Mais Pierre a manqué. Oui ; et alors quoi ? Cela prouve-t-il qu’il avait tort d’obéir à l’appel de son Seigneur ? Jésus lui reprocha-t-Il d’avoir quitté la nacelle ? Ah, non ! cela ne Lui aurait pas ressemblé. Il ne pouvait pas dire à Son pauvre serviteur de venir, puis le reprendre pour être venu. Il connaissait et pouvait sentir la faiblesse de Pierre. C’est pourquoi nous lisons que « aussitôt Jésus, étendant la main, le prit et lui dit : Homme de petite foi, pourquoi as-tu douté ? ». Il ne dit pas : « Ô toi impatient d’avancer, pourquoi as-tu quitté la nacelle ? ». Non ; mais « pourquoi as-tu douté ? ». Tel était le tendre reproche. Et où était Pierre quand il l’entendit ? Dans les bras de son Seigneur ! Quelle place ! Quelle expérience ! Ne valait-il pas bien la peine de quitter la nacelle pour goûter une telle bénédiction ? Assurément que si ! Pierre avait raison de quitter la nacelle, et bien qu’il tomba dans ce chemin élevé dans lequel il s’était engagé, cela ne fit que l’amener dans un sentiment plus profond de sa propre faiblesse et de son néant, et de la grâce et de l’amour de son Seigneur.

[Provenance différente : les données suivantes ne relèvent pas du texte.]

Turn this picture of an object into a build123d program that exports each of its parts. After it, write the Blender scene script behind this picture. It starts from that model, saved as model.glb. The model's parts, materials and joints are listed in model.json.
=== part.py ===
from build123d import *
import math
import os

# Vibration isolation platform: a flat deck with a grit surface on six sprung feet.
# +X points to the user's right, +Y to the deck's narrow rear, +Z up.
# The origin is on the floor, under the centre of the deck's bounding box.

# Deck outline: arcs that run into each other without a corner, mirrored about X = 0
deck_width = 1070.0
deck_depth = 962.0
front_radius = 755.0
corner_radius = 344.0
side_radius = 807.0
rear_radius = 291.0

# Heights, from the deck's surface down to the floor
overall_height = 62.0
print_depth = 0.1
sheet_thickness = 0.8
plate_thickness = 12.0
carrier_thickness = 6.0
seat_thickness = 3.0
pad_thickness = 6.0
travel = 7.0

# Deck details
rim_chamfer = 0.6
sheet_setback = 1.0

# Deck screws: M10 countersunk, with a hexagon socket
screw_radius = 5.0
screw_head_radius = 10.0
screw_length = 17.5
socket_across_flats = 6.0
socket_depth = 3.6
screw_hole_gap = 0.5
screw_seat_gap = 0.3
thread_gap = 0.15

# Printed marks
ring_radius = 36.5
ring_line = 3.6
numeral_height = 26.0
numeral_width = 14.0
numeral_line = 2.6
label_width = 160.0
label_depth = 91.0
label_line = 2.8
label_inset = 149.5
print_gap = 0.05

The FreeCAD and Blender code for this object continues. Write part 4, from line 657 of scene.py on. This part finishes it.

Lecteur chrétien, quelle est pour nous la morale de tout cela ? Simplement ceci. Jésus nous appelle hors des choses du temps et des sens, pour marcher avec Lui. Il nous enjoint d’abandonner toutes nos espérances terrestres et notre confiance dans les créatures — les soutiens et les ressources sur lesquels compte notre pauvre cœur. Sa voix peut être entendue bien au-dessus du vacarme des vagues et des tempêtes, et cette voix dit : « Venez ! ». Oh ! que nous obéissions. Que nous cédions de tout cœur à Son appel. « Sortons vers lui hors du camp, portant son opprobre ». Il veut nous avoir près de Lui, marchant avec Lui et comptant sur Lui, ne regardant pas aux circonstances, mais regardant seulement et toujours à Lui.